NEWS

Achieving cropping success during wet year

Dan Hansen
Correspondent
Farmer panelists Aaron Augustian, left, and Pat Kane share details of their cropping success despite an especially wet planting and harvest season.

KIMBERLY – While 2019 provided its share of challenges for planting and harvesting crops in much of Wisconsin due to very wet field conditions, it also provided unique insights into  agronomic practices that produced increased soil resilience during times of weather stress.

As part of the recent Fox Watershed Farmer Roundtable, two farmers who grow crops nearly in the shadow of Lake Michigan, which presents additional moisture challenges, talked about some of their 2019 cropping successes, and how they plan to translate that success into their future management plans.

Augustian Farms

Aaron Augustian operates Augustian Farms LLC, in Kewaunee County, a dairy and crop farm with1,300 animals onsite including dry cows and heifers. 

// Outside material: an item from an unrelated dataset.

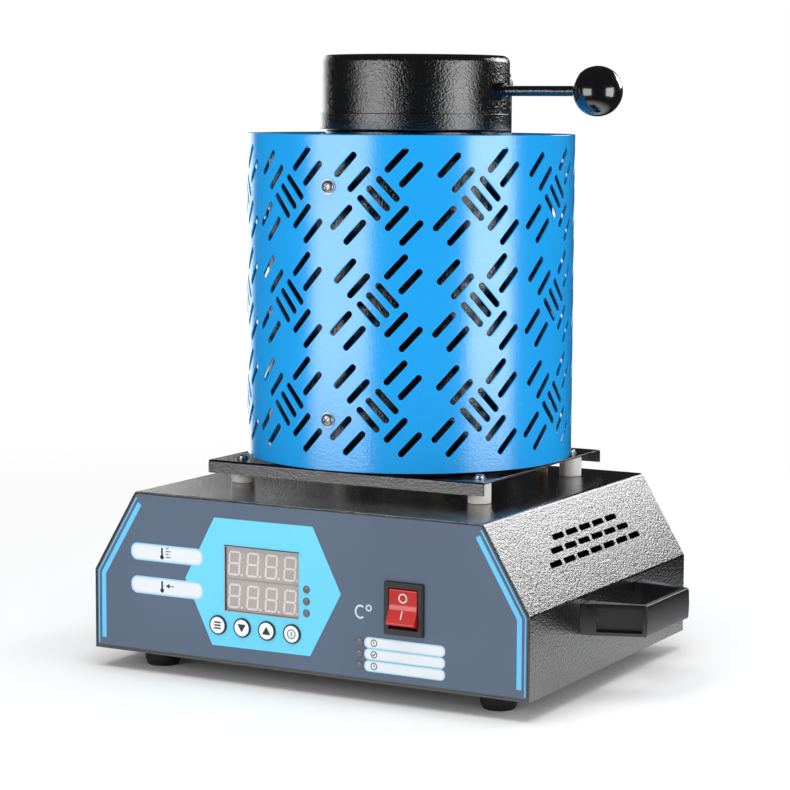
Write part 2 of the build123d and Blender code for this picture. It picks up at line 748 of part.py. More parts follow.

“We produce about 1 million gallons of manure annually, and about 2.5 million gallons of leachate water that we have to deal with,” Augustian noted. “But we’ve been able to utilize effective conservation practices on our farm over the last five years.”

Some of the successes they’ve had over the past couple of years are having multi-season cover crops growing with the corn, interseeding alfalfa into the corn.

“We’re planting for the fields that are going into alfalfa the following year,” he said. “We’re planting five pounds of rye grass and five pounds of red clover and 10 pounds of oats. Since those fields are going into alfalfa the following year, it doesn’t really disturb me if we do have some rye grass or red clover carryover.”

The local co-op mixes the seed with around 100 pounds or so of urea based on tests to see to how much nitrogen the corn needs. The co-op then spreads the mix on the fields.

“Then we just lightly cultivate that into the soil. In the past we just spread it on but we didn’t get a very good stand, but once we started cultivating that into the soil we got a much better seed-to-soil contact,” Augustian explained.

He’s also trying to plant a lot of winter rye after the corn is chopped, and after fourth-crop alfalfa. “We applied 10,000 pounds of dairy manure and planted the rye at 40 pounds per acre, but we found out that in high fertility soils 40 pounds is way too much.”

Augustian wasn’t able to get the rye planted last fall with a grain drill due to the unusually wet fields, but did go out with the spreader and covered 450 acres. “We’ll see how that comes through this spring,” he said.

Kane Farms

Pat Kane is the seventh generation, along with his two sisters, to operate the family’s farm in rural Denmark.

“My sisters manage our 800-cow dairy operation, and I manage the cropping operation and oversee equipment maintenance,” he said.

“We crop about 2,700 acres consisting of corn, alfalfa, wheat, sorghum and grass that’s used for heifer feed, and we have about 40 different soil types,” he related.

Prior to 2017, when he started no-till planting and planting cover crops, he chisel plowed in the fall and did secondary tillage in the spring, making two to three passes before planting.

They used several plows, two field cultivators, and a disc along with other tillage equipment. “That was a lot of equipment to maintain, and it was expensive. The cost of operating that equipment and labor was really adding up.” Kane acknowledged.

In 2017, he did a little bit of no-till planting, and started with cover crops the following year. Current cover crops include clover, cereal grains and radishes.

“We No-till the main crop into the grain cover. If you’re thinking about getting into this, you don’t have to buy an expensive planter made just for no-till planting. I bought an inexpensive planter and made adjustments to make it work for us,” Augustian explained.

“We try to get our rye planted in the fall to provide forage for our heifers, and coming into spring we put on liquid nitrogen or any type of fertilizer on it. After that we no-till alfalfa into the standing rye,” he said.

Despite wet field conditions last fall, Augustian was able to establish cover crops, and prep those fields for spring planting of his main crop. “The ability to seed in those wet conditions was key,” he stressed. “Even if the cover crop doesn’t establish well in those wet fields in the fall, at least they’ll be prepped for spring.”

When harvesting corn, especially on the first couple of hundred acres, he tries to establish a cover crop right at that time. And once that cover crop is established manure is applied.

“What helps is I typically planted 105-day silage previously, and now I’m down to 90-95 day silage. My grain corn went from 96 down to 90 or even earlier. I’m trying to get the main crop matured, get it off, and get my cover crop in sooner.” he said. 

He’s also looking at lowering the corn population to try to get a little more sunlight to the cover crop.

Summing up, Augustian says cover crops give him the ability to plant in less than ideal soil conditions. 

“If the field can carry the tractor and planter I will plant. Last spring there was so much material on the soil and so much root mass, It felt like the tractor and planter were floating over the field,” he said.